Goldstone’s reporting is intimate and unsentimental, following families as instability compounds through illness, eviction, and bureaucratic indifference.
The book sharpens the list’s social conscience, arguing that homelessness is not a marginal failure but a systemic one.
Set in 1878, North Sun follows a whaleship chasing profit into the ice-bound Chukchi Sea. Rooted in maritime tradition but infused with mythic unease, the novel examines the costs of environmental extraction at the edge of industrial ambition.
Rutherford’s historical setting feels unmistakably contemporary. Human dominion over nature erodes into obsession and ruin, with consequences that echo forward.
The novel extends the list’s concern with legacy, what progress consumes, and what it leaves behind.
Andrew Ross Sorkin revisits the Wall Street crash through people rather than abstractions. Drawing on archival material, 1929 reconstructs how ambition, rivalry, and unchecked credit produced catastrophe.
Sorkin avoids simple villains, instead revealing a culture of normalized risk and incremental failure. Parallels to contemporary debates—over speculation, regulation, and “democratizing finance”—remain implicit but unavoidable.
The book underscores how crises unfold slowly, then all at once.
Zadie Smith’s essay collection ranges across art, politics, popular culture, and mourning. Writing with characteristic clarity, Smith reflects on figures from Joan Didion to Stormzy, and on spaces like Kilburn High Road as sites of cultural meaning.
Loss threads through the collection, but nostalgia is resisted. Attention itself becomes a civic act.
On Obama’s list, Dead and Alive functions as a critical conscience.
Set in 2119, Ian McEwan’s novel uses speculative distance to examine the moral limits of liberalism.

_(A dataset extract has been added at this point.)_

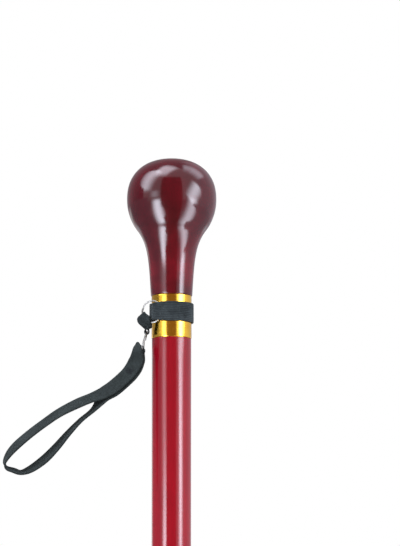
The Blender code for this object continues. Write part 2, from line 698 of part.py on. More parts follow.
def wrist_strap_body():
    """Webbing loop: gathered over its ring, doubled below it, then open for the hand."""
    frame = strap_ring_frame()
    low = ring_point(frame, STRAP_BEARING, 0.0, 0.0)
    outline = strip_outline(STRAP_THICKNESS)
    stations = []
    for (x, z, tilt, aside), run, opened in strap_stations():
        outward = Vector((run.y, 0.0, -run.x))
        lean = math.radians(tilt)
        across = FAR * math.cos(lean) + outward * math.sin(lean)
        through = outward * math.cos(lean) - FAR * math.sin(lean)
        centre = Vector((x, low.y + aside, z))
        width = STRAP_FOLD_WIDTH + (STRAP_WIDTH - STRAP_FOLD_WIDTH) * opened
        station = []
        for share, depth in outline:
            flat = centre + across * (share * width) + through * depth
            opening = STRAP_FOLD_OPENING * (share + 0.5)
            local = (centre - low) * (1.0 + opening / STRAP_FOLD_RADIUS) + outward * depth
            bearing = STRAP_BEARING + math.degrees(share * STRAP_FOLD_WIDTH / RING_RADIUS)
            saddle = fold_point(frame, bearing, -local.dot(frame.up), local.dot(frame.axis) + opening,
                                -90.0 - bearing)
            station.append(saddle.lerp(flat, opened))
        stations.append(station)
    return closed_strip(stations)


def build():
    """Make every piece of the cane, each under the piece that carries it."""
    for piece in list(bpy.data.objects):
        bpy.data.objects.remove(piece, do_unlink=True)
    lacquer_dark = finish("dark_red_lacquer", (0.16, 0.012, 0.022), 0.14)
    lacquer = finish("red_lacquer", (0.30, 0.016, 0.026), 0.16)
    gilt = finish("polished_gilt", (0.86, 0.56, 0.13), 0.16, 1.0)
    zinc = finish("zinc_plated_steel", (0.60, 0.61, 0.62), 0.34, 1.0)
    nickel = finish("nickel_plated_wire", (0.70, 0.69, 0.66), 0.22, 1.0)
    rubber = finish("dark_grey_rubber", (0.035, 0.042, 0.05), 0.55)
    elastic = finish("black_elastic", (0.018, 0.021, 0.022), 0.82)
    webbing = finish("black_webbing", (0.016, 0.018, 0.018), 0.78)

    shaft = add_piece("shaft", lathe(shaft_profile(), ROUND_SIDES), lacquer)
    add_piece("knob_handle", lathe(knob_profile(), ROUND_SIDES), lacquer_dark, parent=shaft)
    add_piece("collar", lathe(collar_profile(), ROUND_SIDES), gilt, parent=shaft)
    add_piece("dowel_screw", lathe(dowel_profile(), SCREW_SIDES), zinc, parent=shaft)
    add_piece("ferrule", lathe(ferrule_profile(), ROUND_SIDES), rubber, parent=shaft)
    add_piece("ferrule_washer", lathe(washer_profile(), ROUND_SIDES), zinc.copy(), parent=shaft)

    upper, lower = band_ring_frame(), strap_ring_frame()
    band = add_piece("elastic_band", elastic_band_body(), elastic, UP * BAND_MIDDLE, shaft)
    band_ring = add_piece("band_ring", split_ring_body(upper, BAND_RING_SPLIT), nickel, upper.centre, band)
    hold = ring_point(upper, TAB_BEARING, -TAB_PIVOT_RISE, 0.0)
    tab = add_piece("link_tab", link_tab_body(), webbing, hold, band_ring)
    eye = ring_point(lower, 90.0, 0.0, 0.0)
    strap_ring = add_piece("strap_ring", split_ring_body(lower, STRAP_RING_SPLIT), nickel.copy(), eye, tab)
    low = ring_point(lower, STRAP_BEARING, -STRAP_PIVOT_RISE, 0.0)
    add_piece("wrist_strap", wrist_strap_body(), webbing.copy(), low, strap_ring)


build()
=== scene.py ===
"""Looks of the walking cane: lacquered knob and stick, gilt collar, split rings, webbing and a rubber foot.

The pieces stand in the row frame, in metres: +Z runs up the stick, -X is the side where the strap hangs and
-Y faces the viewer. Each sub-assembly is a class that holds its sizes, builds its meshes and dresses them.
"""

import logging
import math
from collections.abc import Callable
from dataclasses import dataclass, field
from enum import Enum
from functools import partial
from typing import Protocol

import bmesh
import bpy
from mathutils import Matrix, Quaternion, Vector


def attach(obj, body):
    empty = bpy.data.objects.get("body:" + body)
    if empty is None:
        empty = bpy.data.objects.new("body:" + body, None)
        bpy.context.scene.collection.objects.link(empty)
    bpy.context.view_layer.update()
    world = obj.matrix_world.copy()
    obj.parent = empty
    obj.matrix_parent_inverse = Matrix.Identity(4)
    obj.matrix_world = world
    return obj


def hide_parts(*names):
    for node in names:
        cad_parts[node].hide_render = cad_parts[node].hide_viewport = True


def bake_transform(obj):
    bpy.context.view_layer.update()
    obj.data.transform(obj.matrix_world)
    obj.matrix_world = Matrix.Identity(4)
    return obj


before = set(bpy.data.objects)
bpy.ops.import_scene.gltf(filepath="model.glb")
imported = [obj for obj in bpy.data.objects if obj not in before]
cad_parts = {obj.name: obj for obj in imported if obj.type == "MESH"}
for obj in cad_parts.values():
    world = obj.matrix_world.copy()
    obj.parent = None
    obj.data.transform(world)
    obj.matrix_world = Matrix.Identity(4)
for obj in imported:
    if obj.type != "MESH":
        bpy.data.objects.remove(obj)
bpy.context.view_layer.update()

MM = 0.001
UP = Vector((0.0, 0.0, 1.0))
FAR = Vector((0.0, 1.0, 0.0))

Span = tuple[float, float]
Triple = tuple[float, float, float]
Outline = list[Span]
Row = Callable[[float], Vector]
Body = bmesh.types.BMesh
Piece = bpy.types.Object
Socket = bpy.types.NodeSocket

log = logging.getLogger("walking_cane")


# Small helpers for shapes


def ease(value: float) -> float:
    """A smooth step from 0 to 1."""
    value = min(1.0, max(0.0, value))
    return value * value * (3.0 - 2.0 * value)


def hermite(start: Vector, start_pull: Vector, end: Vector, end_pull: Vector, way: float) -> Vector:
    """Point at a share of the way along a cubic curve with given pulls at its ends."""
    bulge = way * (1.0 - way)
    return start.lerp(end, ease(way)) + start_pull * (bulge * (1.0 - way)) - end_pull * (bulge * way)


def quarter_round(radius: float, height: float, up: int, size: float, steps: int = 6) -> Outline:
    """Points of a rounded outer edge on a turned profile.

    Args:
        radius: Radius of the corner that the edge rounds off.
        height: Height of that corner.
        up: 1 for an upper edge, -1 for a lower one.
        size: Radius of the rounding.
        steps: Number of facets.

    Returns:
        Points of (radius, height), from the upright face to the level face.
    """
    turns = [math.pi / 2 * k / steps for k in range(steps + 1)]
    middle = (radius - size, height - up * size)
    return [(middle[0] + size * math.cos(turn), middle[1] + up * size * math.sin(turn)) for turn in turns]


def turned_body(profile: Outline, sides: int) -> Body:
    """Turn a profile round the Z axis.

    Args:
        profile: Points of (radius, height). It starts and ends on the axis, or it is a ring that closes.
        sides: Number of facets round the axis.

    Returns:
        The turned body.
    """
    body = bmesh.new()
    points = [body.verts.new((radius, 0.0, height)) for radius, height in profile]
    edges = [body.edges.new(pair) for pair in zip(points, points[1:])]
    if profile[0][0] > 0.0:
        edges.append(body.edges.new((points[-1], points[0])))
    bmesh.ops.spin(
        body,
        geom=points + edges,
        cent=(0, 0, 0),
        axis=(0, 0, 1),
        angle=math.tau,
        steps=sides,
        use_merge=True,
    )
    bmesh.ops.remove_doubles(body, verts=body.verts[:], dist=1e-6)
    return body


def add_tube(body: Body, rings: list[list[Vector]]) -> None:
    """Add a tube with closed ends.

    Args:
        body: The body that gets the tube.
        rings: Rings of points, in order along the tube.
    """
    loops = [[body.verts.new(point) for point in ring] for ring in rings]
    for here, there in zip(loops, loops[1:]):
        for j in range(len(here)):
            body.faces.new((here[j - 1], here[j], there[j], there[j - 1]))
    body.faces.new(loops[0])
    body.faces.new(loops[-1][::-1])


@dataclass
class Section:
    """One cross-section of a strip: a ring of points, each with its place across and along the weave."""

    points: list[Vector]
    weave: Outline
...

A future scholar reconstructs our era through fragments, archives, and a lost poem, revealing how catastrophe is remembered—and misremembered.
The disaster remains largely offstage. What matters is omission: what liberal nostalgia chooses not to see.
The book closes the list on an unsettled note, suggesting that history’s verdict is partial, and that moral clarity often arrives only by inference.